Mark Clavey: vocals, guitar
Mary Hanover: vocals, hammered dulcimer
Rachel Bowerman: lead vocals
Tara McCullough: fiddle

"Bonnie House of Airlie" is, at once, our other look back on our first recording, "Timber and Stream", and one of the four pieces Lloyd requested we include in this collection. Performing in pubs dictates a certain amount of adjustment to our set-lists. Many of the more-polished arrangements that we'd ordinarily play in concerts… well, quite frankly, they'd bore a pub-crowd to tears. However, here's a song that, while classy, has that gritty, gutsy vibe that makes it a favorite in the pubs. It tells the story of James, 8th Lord Ogilvy and Earl of Airlie, whose clan adhered loyally to the Stuart cause. They were set upon by thousands of Campbells under the command of the Earl of Argyll, and the devastation of Ogilvy lands was so great that Airlie was "left not in all his lands a cock to craw day". Airlie took his revenge, burning Argyll's great fortress at Dollar and laying waste to all Argyllshire by fire and sword. He was excommunicated for this breach of etiquette, but was later pardoned. Contrary to the song, Lady Ogilvy died, in her bed, at the ripe old age of 86. The tune that follows the song is "We Prefer Our Own King", a Jacobite-era tune, in both Scotland and Ireland, whose national origin is unknown. Captain Simon Fraser claimed it had been known as "one of the incentives of rebellion" among the Scots Highlanders "since the 1745".

Lyrics

It happened on a day, on a bonnie summer's day, when the sun shone bright and clearly, that there fell out a great dispute between Argyll and Airlie. Argyll, he has mustered a thousand of his men, he's marched them out right early. He's marched them in by the back of Dunkeld to plunder the bonnie house of Airlie.

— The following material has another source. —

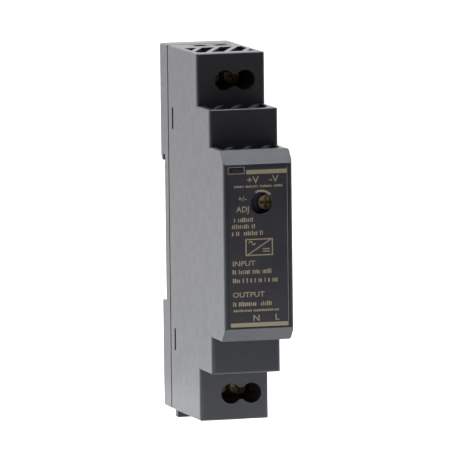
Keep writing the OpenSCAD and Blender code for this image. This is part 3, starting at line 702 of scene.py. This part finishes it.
def lettering(words, x, z, cap, stretch=1.0):
    """Plain lettering as a closed thin mesh standing on the label's plane."""
    curve = bpy.data.curves.new("mark", "FONT")
    curve.body = words
    cap_share = 0.7
    curve.size = cap / cap_share * MM
    curve.extrude = 0.02 * MM
    curve.offset = 0.02 * MM
    curve.resolution_u = 3
    mesh = baked(bpy.data.objects.new("mark_build", curve), "mark")
    mesh.transform(
        Matrix.Translation(Vector((x, 0, z)) * MM) @ Matrix.Rotation(math.pi / 2, 4, "X")
        @ Matrix.Diagonal((stretch, 1, 1, 1)))
    work = bmesh.new()
    work.from_mesh(mesh)
    bmesh.ops.remove_doubles(work, verts=work.verts, dist=1e-7)
    work.to_mesh(mesh)
    work.free()
    return mesh


def printed_set(name, meshes, ink):
    """Joins marks into one print that stands just proud of the label; one set also holds a painted
    highlight.
    """
    work = bmesh.new()
    for mesh in meshes:
        work.from_mesh(mesh)
    joined = bpy.data.meshes.new(name)
    work.to_mesh(joined)
    work.free()
    joined.transform(Matrix.Translation((0, LABEL_Y * MM, 0)))
    for face in joined.polygons:
        face.material_index = 0
    add_piece(name, joined, ink, CASE, "label_film")


def filler_row_tree():
    """A row of small uneven strokes that stands where small print would be."""
    tree = Tree("filler_row", {
        "Strokes": 12, "Step": 0.5 * MM, "Height": 1.1 * MM, "Seed": 1, "Gaps": 0.14,
        "Narrow": 0.4, "Short": 0.68, "Relief": 0.03 * MM,
    }, PRINT_INK)
    line = tree.make("GeometryNodeMeshLine", Count="Strokes",
                     Offset=tree.vector("Step", 0.0, 0.0))
    skip = tree.make("FunctionNodeRandomValue", {"data_type": "BOOLEAN"}, Probability="Gaps",
                     Seed="Seed")
    kept = tree.make("GeometryNodeDeleteGeometry", Geometry=line.outputs[0],
                     Selection=skip.outputs[3])
    block = tree.make("GeometryNodeMeshCube",
                      Size=tree.vector("Step", "Relief", "Height"))
    standing = tree.make(
        "GeometryNodeTransform", Geometry=block.outputs["Mesh"],
        Translation=tree.vector(0.0, 0.0, tree.math("MULTIPLY", "Height", 0.5)))
    width, tall = (tree.node("FunctionNodeRandomValue", data_type="FLOAT") for _ in range(2))
    for value, low, high, shift in ((width, "Narrow", 0.85, 7.0), (tall, "Short", 1.0, 23.0)):
        tree.put(low, value.inputs[2])
        tree.put(high, value.inputs[3])
        tree.put(tree.math("ADD", "Seed", shift), value.inputs["Seed"])
    row = tree.make("GeometryNodeInstanceOnPoints", Points=kept.outputs[0],
                    Instance=standing.outputs[0],
                    Scale=tree.vector(width.outputs[1], 1.0, tall.outputs[1]))
    tree.finish(row.outputs[0])
    return tree


filler_row = filler_row_tree()


def row(x, z, length, height, seed, step=0.5, gaps=0.14):
    """A row of filler from x over a length, with z as its middle height."""
    return filler_row.mesh(
        "row", Matrix.Translation(Vector((x + step / 2, -0.01, z - height / 2)) * MM),
        Strokes=round(length / step), Step=step * MM, Height=height * MM, Seed=seed, Gaps=gaps)


RELIEF = 0.03  # height of the print in millimetres
marks = [flat_plate(outline, RELIEF) for outline in (
    bar(-2.98, 7.35, 17.7, 18.75),
    bar(-7.28, 7.23, -19.6, -18.6),
    arc(*TRIMMER_HOLE, 2.85, 3.35, 42, 118),
    # converter symbol: frame, diagonal, wave bars and the two straight bars
    bar(-3.36, 3.6, 1.62, 1.9),
    bar(-3.36, 3.6, -2.25, -1.97),
    bar(-3.36, -3.08, -1.97, 1.62),
    bar(3.32, 3.6, -1.97, 1.62),
    [(-3.0, -1.97), (-2.5, -1.97), (3.25, 1.62), (2.75, 1.62)],
    bar(1.0, 2.8, -0.75, -0.5),
    bar(1.0, 2.8, -1.35, -1.1),
    arc(-2.05, 0.85, 0.28, 0.52, 0, 180, 10),
    arc(-1.25, 0.85, 0.28, 0.52, 180, 360, 10),
)]
marks += [
    lettering("+V", -2.9, 15.5, 1.65, stretch=1.1),
    lettering("-V", 2.75, 15.6, 1.65, stretch=1.1),
    lettering("+/-", -5.15, 11.2, 1.2, stretch=1.1),
    lettering("ADJ", -5.6, 8.5, 1.4),
    lettering("N", -1.7, -18.2, 1.5, stretch=1.1),
    lettering("L", 3.9, -18.15, 1.5, stretch=1.1),
    lettering("INPUT", -6.75, -4.65, 1.25, stretch=1.15),
    lettering("OUTPUT", -6.75, -12.3, 1.25, stretch=1.15),
]
marks += [
    row(-6.1, 14.74, 12.3, 0.6, 3, 0.36),
    row(-6.8, 6.65, 5.6, 1.15, 11),
    row(-6.8, 5.05, 6.0, 1.15, 12),
    row(-6.8, 3.35, 7.8, 1.15, 13),
    row(-6.75, -6.07, 9.9, 1.15, 14),
    row(-6.75, -8.19, 11.6, 1.15, 15),
    row(-6.75, -13.92, 10.2, 1.15, 17),
    row(-6.6, -15.57, 12.4, 0.6, 18, 0.36),
]
printed_set("label_print", marks, PRINT_INK)
lens_frame_and_edge_highlight = [flat_plate(outline, RELIEF) for outline in (
    bar(-7.6, -3.38, 19.42, 19.58),
    bar(-7.6, -3.38, 17.82, 17.98),
    bar(-7.6, -7.44, 17.98, 19.42),
    bar(-3.54, -3.38, 17.98, 19.42),
    # painted highlight: a pale line along the label's right edge, where the recess edge catches light
    bar(7.3, 7.42, -19.6, 19.4),
)]
printed_set("lens_frame_print_and_edge_highlight", lens_frame_and_edge_highlight, PALE_INK_AND_HIGHLIGHT)


# ---- stage, light and camera ------------------------------------------------


def studio_floor():
    """Pale floor with a painted glow: it glows a little under the object, like a lit white table."""
    floor_mesh = bpy.data.meshes.new("studio_floor")
    reach = 12.0
    floor_z = (FOOT_Z - 0.1) * MM
    work = bmesh.new()
    corners = [work.verts.new((x, y, floor_z))
               for x, y in ((-reach, -reach), (reach, -reach), (reach, reach), (-reach, reach))]
    work.faces.new(corners)
    work.to_mesh(floor_mesh)
    work.free()
    floor = bpy.data.objects.new("studio_floor", floor_mesh)
    bpy.context.scene.collection.objects.link(floor)
    f = Finish("pale_floor_with_painted_glow", 0.8, specular=0.1)
    # the pale table starts just in front of the object
    edge_start, edge_end = -0.2, -0.09
    near_edge = f.between(f.axis("Y"), edge_start, edge_end, 0.0, 1.0)
    pale = f.ramp(f.noise(3, 2), 0.3, 0.7, (0.86, 0.86, 0.86), (0.9, 0.9, 0.9))
    f.colour(f.mix(near_edge, (0.2, 0.2, 0.21), pale))
    away = f.node("VectorMath", operation="LENGTH")
    f.link(f.place, away.inputs[0])
    # painted glow: the floor emits light, brightest right under the object and weaker further away, like
    # a pool of light
    glow_near, glow_far = 1.3, 0.3
    painted_glow = f.between(away.outputs["Value"], 0.055, 0.1, glow_near, glow_far)
    f.shader.inputs["Emission Color"].default_value = (0.93, 0.97, 1.0, 1)
    f.link(f.math("MULTIPLY", painted_glow, near_edge), f.shader.inputs["Emission Strength"])
    floor_mesh.materials.append(f.material)


def studio_world():
    """Soft surround: bright above and behind the object, dark in front of it."""
    world = bpy.data.worlds.new("studio")
    world.use_nodes = True
    tree = world.node_tree
    background = tree.nodes["Background"]
    coordinates = tree.nodes.new("ShaderNodeTexCoord")
    towards = tree.nodes.new("ShaderNodeVectorMath")
    towards.operation = "DOT_PRODUCT"
    brightest = Vector((-0.2, 0.8, 0.56))
    towards.inputs[1].default_value = brightest.normalized()
    tree.links.new(coordinates.outputs["Generated"], towards.inputs[0])
    ramp = tree.nodes.new("ShaderNodeMapRange")
    for key, limit in (("From Min", -0.35), ("From Max", 0.75), ("To Min", 0.03), ("To Max", 1.8)):
        ramp.inputs[key].default_value = limit
    tree.links.new(towards.outputs["Value"], ramp.inputs["Value"])
    tree.links.new(ramp.outputs["Result"], background.inputs["Strength"])
    background.inputs["Color"].default_value = (1.0, 0.995, 0.985, 1)
    bpy.context.scene.world = world


def soft_light(name, place, target, size, power, colour=(1, 1, 1)):
    """A rectangular soft box that faces its target."""
    light = bpy.data.lights.new(name, "AREA")
    light.shape = "RECTANGLE"
    light.size, light.size_y = size
    light.energy = power
    light.color = colour
    holder = bpy.data.objects.new(name, light)
    holder.location = place
    holder.rotation_euler = (Vector(target) - Vector(place)).to_track_quat("-Z", "Y").to_euler()
    bpy.context.scene.collection.objects.link(holder)


def product_camera():
    """Long lens from the front left, a little above."""
    turn, rise, roll = (math.radians(a) for a in (-16.04, 6.39, -0.67))
    distance = 2304.7 * MM
    aside, above = 2.227 * MM, 2.203 * MM
    object_middle = Vector((0, -35.5 * MM, 0))
    back = Vector(
        (math.sin(turn) * math.cos(rise), -math.cos(turn) * math.cos(rise), math.sin(rise)))
    right = (-back).cross(Vector((0, 0, 1))).normalized()
    up = right.cross(-back)
    right_rolled = math.cos(roll) * right + math.sin(roll) * up
    up_rolled = -math.sin(roll) * right + math.cos(roll) * up
    place = object_middle + back * distance
    aim = object_middle - right_rolled * aside + up_rolled * above
    look = (aim - place).normalized()
    side = look.cross(up_rolled).normalized()
    top = side.cross(look)
    camera_data = bpy.data.cameras.new("product_camera")
    camera_data.sensor_width = 36
    camera_data.lens = 736.88
    camera_data.clip_start, camera_data.clip_end = 0.05, 100
    camera = bpy.data.objects.new("product_camera", camera_data)
    camera.matrix_world = Matrix((
        (side.x, top.x, -look.x, place.x),
        (side.y, top.y, -look.y, place.y),
        (side.z, top.z, -look.z, place.z),
        (0, 0, 0, 1),
    ))
    bpy.context.scene.collection.objects.link(camera)
    bpy.context.scene.camera = camera


studio_floor()
studio_world()
soft_light("overhead", place=(0.1, -0.05, 0.75), target=(0, -0.03, 0), size=(0.45, 0.45),
           power=3.6, colour=(0.86, 0.93, 1.0))
soft_light("left_panel", place=(-0.5, 0.25, 0.25), target=(0, -0.02, 0), size=(0.35, 0.6), power=2.0)
product_camera()
bpy.context.scene.view_settings.view_transform = "Standard"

Lady Ogilvy looked out from her window so high, and oh but she wept sorely to see Argyll and all of his men come to plunder the bonnie house of Airlie. "Come down, come down Lady Ogilvy" he cried. "Come down and kiss me dearly. Or I swear, by the hilt of my good broadsword, I won't leave a standing stone on Airlie."

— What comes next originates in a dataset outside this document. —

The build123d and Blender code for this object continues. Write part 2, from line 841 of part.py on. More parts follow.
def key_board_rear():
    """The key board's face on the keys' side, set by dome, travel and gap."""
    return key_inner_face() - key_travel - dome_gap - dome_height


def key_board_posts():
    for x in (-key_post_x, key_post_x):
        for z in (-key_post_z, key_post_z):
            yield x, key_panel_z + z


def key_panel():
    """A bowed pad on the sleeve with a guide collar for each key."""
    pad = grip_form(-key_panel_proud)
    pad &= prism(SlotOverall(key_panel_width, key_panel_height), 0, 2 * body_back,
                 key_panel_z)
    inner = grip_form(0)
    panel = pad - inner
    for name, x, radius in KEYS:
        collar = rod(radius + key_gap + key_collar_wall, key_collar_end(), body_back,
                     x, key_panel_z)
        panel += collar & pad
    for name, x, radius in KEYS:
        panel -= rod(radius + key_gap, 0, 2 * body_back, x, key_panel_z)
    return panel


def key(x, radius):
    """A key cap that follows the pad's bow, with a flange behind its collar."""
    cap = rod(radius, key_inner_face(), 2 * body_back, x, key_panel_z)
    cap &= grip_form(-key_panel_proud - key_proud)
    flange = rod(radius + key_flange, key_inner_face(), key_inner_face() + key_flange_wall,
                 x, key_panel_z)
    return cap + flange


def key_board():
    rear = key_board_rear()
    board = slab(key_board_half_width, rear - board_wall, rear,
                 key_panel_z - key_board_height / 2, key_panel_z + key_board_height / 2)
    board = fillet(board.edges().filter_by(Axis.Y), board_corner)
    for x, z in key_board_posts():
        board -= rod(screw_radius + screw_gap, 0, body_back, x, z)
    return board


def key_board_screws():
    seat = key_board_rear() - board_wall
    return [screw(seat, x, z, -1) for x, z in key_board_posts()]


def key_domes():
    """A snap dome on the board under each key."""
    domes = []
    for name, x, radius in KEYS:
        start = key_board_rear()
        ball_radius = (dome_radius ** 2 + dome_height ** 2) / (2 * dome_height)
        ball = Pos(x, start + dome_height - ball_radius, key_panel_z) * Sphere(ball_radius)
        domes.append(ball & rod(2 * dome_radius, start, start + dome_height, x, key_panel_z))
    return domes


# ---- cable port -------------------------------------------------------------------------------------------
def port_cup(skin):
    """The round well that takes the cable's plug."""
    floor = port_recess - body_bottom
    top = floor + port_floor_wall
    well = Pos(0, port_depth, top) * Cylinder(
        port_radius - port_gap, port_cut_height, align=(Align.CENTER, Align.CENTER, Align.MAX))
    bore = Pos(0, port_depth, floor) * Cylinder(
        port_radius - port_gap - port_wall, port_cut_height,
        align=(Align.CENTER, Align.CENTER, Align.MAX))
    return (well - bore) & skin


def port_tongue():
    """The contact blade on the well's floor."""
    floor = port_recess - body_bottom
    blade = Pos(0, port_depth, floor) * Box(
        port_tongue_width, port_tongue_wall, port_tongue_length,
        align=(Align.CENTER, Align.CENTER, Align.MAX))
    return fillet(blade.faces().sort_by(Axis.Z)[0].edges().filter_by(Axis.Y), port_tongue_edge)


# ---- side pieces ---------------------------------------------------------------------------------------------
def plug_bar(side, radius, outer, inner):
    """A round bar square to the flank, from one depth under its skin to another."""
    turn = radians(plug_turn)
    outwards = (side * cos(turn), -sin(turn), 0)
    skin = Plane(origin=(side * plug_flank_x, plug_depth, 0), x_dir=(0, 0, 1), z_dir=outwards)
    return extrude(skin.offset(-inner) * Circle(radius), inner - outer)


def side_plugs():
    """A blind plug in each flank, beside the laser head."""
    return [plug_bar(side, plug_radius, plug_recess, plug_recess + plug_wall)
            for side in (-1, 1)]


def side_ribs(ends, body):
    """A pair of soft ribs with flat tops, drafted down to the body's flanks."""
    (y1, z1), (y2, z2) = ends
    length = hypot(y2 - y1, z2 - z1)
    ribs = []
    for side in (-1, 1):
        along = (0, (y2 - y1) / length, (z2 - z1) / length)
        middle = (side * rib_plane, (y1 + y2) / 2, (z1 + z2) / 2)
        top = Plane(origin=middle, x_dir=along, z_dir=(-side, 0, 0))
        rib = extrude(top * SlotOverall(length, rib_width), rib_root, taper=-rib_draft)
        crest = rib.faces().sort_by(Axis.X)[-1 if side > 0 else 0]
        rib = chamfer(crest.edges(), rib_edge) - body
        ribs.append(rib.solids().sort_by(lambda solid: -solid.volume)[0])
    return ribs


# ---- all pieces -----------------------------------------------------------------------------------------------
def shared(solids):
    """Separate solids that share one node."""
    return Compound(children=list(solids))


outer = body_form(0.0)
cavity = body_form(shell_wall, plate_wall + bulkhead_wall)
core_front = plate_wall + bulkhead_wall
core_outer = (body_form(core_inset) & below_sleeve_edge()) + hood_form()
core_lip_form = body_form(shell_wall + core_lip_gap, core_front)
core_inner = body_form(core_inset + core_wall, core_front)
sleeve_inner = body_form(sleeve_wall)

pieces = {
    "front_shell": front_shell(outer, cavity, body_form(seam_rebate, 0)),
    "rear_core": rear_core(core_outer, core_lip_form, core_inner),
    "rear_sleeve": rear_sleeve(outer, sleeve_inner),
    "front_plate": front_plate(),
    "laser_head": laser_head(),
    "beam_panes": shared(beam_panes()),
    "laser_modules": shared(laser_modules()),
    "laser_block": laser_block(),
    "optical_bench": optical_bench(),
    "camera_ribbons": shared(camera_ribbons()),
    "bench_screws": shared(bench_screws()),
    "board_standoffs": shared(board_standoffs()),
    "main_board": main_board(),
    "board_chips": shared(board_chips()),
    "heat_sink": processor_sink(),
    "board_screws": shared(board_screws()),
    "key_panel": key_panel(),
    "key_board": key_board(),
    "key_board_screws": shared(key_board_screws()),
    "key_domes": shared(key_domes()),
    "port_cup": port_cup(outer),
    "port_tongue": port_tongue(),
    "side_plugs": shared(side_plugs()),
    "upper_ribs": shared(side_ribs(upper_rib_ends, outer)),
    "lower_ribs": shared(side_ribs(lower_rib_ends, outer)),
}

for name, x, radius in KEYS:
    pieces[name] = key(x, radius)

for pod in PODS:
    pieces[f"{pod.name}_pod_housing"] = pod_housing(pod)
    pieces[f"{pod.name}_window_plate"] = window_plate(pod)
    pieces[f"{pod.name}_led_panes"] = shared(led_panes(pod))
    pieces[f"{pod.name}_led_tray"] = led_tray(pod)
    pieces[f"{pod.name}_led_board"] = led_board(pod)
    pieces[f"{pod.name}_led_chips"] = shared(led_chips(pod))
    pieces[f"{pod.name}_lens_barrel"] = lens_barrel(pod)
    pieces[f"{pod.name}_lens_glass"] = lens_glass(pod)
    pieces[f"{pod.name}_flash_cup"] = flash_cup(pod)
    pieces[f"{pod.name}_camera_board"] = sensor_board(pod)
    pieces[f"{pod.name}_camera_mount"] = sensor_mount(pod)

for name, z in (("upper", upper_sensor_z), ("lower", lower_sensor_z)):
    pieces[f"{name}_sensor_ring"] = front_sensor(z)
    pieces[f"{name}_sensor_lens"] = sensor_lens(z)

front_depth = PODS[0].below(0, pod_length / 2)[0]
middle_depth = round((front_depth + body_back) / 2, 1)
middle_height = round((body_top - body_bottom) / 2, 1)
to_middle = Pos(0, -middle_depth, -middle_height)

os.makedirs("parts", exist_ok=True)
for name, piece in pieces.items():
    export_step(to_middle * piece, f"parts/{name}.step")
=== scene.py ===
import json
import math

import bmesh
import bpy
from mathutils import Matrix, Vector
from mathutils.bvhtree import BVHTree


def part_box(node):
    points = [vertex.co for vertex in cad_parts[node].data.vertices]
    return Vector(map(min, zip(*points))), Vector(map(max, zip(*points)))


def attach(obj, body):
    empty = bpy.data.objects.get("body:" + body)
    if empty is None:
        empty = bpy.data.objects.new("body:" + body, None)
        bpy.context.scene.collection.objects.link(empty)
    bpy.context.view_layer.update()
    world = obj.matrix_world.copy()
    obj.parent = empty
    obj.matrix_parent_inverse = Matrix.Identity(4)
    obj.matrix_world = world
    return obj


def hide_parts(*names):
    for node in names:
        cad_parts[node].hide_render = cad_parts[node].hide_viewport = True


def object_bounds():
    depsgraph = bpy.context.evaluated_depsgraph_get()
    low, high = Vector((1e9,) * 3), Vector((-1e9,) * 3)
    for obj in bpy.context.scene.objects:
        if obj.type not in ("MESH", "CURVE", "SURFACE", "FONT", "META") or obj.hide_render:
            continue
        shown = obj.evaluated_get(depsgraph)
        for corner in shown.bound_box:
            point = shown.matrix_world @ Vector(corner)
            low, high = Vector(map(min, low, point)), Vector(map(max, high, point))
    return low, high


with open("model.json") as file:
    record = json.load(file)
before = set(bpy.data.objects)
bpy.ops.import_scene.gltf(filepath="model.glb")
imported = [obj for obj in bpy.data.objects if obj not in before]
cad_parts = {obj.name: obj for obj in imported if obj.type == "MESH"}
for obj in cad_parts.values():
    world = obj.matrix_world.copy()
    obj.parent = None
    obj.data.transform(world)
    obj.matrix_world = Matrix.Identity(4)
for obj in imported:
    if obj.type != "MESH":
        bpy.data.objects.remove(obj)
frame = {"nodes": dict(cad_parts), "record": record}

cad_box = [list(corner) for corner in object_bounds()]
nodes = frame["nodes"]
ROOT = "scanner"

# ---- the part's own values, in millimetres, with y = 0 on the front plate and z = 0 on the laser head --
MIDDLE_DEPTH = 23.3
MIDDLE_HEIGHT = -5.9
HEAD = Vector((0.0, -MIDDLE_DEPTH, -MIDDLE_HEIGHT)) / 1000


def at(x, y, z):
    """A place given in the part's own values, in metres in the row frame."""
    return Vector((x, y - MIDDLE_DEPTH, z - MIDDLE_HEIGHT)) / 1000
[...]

"Come tell me where your dowry is hid. Come down and tell me fairly." "I will not tell you where my dowry is hid though you shouldn't leave a standing stone on Airlie." They sought it up and they sought it down (I wat they sought it fairly), and it was below yon bowling green that they found the dowry of Airlie.

"Eleven bairns I have born, and the twelfth never saw his daddy. But though I had gotten as many again they should all go and fight for Charlie. If my good lord had been at home, as he's away for Charlie, There'd dare not a Campbell or an Argyll set foot in the bonnie house of Airlie."

He's taken her by the milk-white hand, but he did not lead her fairly. He's led her up to the top of the hill where she saw the burning of Airlie. The smoke and the flames - they rose so high, the walls were blackened fairly. And the lady laid her down on the green to die when she saw the burning of Airlie.